» Direction
Search the data for the word "scene" and copy every line where it occurs.

» Data segment

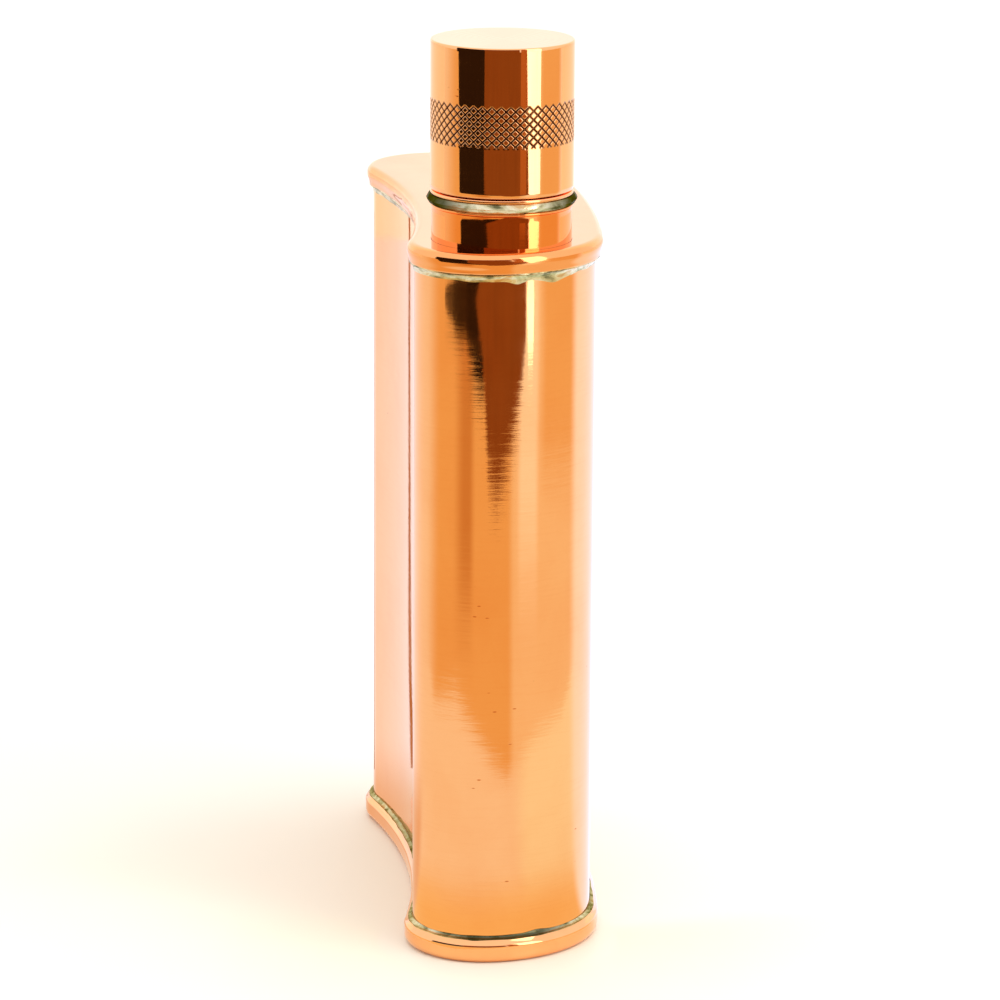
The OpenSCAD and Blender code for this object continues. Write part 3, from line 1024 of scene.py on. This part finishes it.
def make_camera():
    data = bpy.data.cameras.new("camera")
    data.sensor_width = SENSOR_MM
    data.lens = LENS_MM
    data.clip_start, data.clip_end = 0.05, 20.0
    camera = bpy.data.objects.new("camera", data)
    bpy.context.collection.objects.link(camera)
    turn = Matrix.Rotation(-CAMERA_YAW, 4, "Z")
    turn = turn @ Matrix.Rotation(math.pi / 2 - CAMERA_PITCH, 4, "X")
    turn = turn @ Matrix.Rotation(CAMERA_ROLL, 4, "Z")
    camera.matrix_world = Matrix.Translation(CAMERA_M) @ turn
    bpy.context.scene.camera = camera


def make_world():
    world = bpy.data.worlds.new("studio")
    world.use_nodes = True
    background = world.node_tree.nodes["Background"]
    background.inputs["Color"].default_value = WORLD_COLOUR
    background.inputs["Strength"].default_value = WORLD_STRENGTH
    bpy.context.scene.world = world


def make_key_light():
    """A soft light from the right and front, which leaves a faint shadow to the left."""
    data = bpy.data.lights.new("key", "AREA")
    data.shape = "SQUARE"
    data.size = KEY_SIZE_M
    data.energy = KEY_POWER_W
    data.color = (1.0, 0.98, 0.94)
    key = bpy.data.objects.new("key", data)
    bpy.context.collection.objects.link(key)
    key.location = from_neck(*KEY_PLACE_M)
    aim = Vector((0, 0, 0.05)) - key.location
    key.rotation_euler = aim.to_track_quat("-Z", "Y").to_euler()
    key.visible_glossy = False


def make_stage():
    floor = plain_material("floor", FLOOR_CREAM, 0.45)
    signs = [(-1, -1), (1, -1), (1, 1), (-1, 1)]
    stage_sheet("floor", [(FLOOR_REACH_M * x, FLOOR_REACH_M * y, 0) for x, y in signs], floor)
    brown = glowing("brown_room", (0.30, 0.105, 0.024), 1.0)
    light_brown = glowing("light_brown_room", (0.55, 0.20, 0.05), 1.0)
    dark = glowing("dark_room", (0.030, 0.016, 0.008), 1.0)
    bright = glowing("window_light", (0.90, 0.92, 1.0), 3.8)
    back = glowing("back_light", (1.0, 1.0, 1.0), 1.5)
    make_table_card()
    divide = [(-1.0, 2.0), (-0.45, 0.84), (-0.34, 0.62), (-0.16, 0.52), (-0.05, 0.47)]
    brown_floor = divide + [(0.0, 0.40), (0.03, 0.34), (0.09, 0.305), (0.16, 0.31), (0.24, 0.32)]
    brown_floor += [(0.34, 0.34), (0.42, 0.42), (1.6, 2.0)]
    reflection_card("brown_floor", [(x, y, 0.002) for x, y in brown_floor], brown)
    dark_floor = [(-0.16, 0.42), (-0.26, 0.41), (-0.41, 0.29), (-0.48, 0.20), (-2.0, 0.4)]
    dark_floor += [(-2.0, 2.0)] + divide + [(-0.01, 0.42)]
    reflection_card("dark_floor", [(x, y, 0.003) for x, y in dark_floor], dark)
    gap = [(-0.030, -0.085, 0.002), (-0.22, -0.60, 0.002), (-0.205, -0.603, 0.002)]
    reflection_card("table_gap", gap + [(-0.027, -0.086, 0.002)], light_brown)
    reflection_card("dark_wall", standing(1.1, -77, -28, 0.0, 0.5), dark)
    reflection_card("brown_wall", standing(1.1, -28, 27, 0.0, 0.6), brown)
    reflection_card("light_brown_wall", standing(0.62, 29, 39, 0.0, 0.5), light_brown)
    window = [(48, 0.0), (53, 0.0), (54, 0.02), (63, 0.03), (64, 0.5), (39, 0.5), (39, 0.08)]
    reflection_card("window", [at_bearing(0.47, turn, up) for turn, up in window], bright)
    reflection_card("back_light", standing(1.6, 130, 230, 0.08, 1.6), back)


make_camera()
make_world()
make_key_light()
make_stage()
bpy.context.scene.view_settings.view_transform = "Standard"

» Exercise answer
The OpenSCAD and Blender code for this object continues. Write part 3, from line 1024 of scene.py on. This part finishes it.
    bpy.context.scene.camera = camera
    bpy.context.scene.world = world
bpy.context.scene.view_settings.view_transform = "Standard"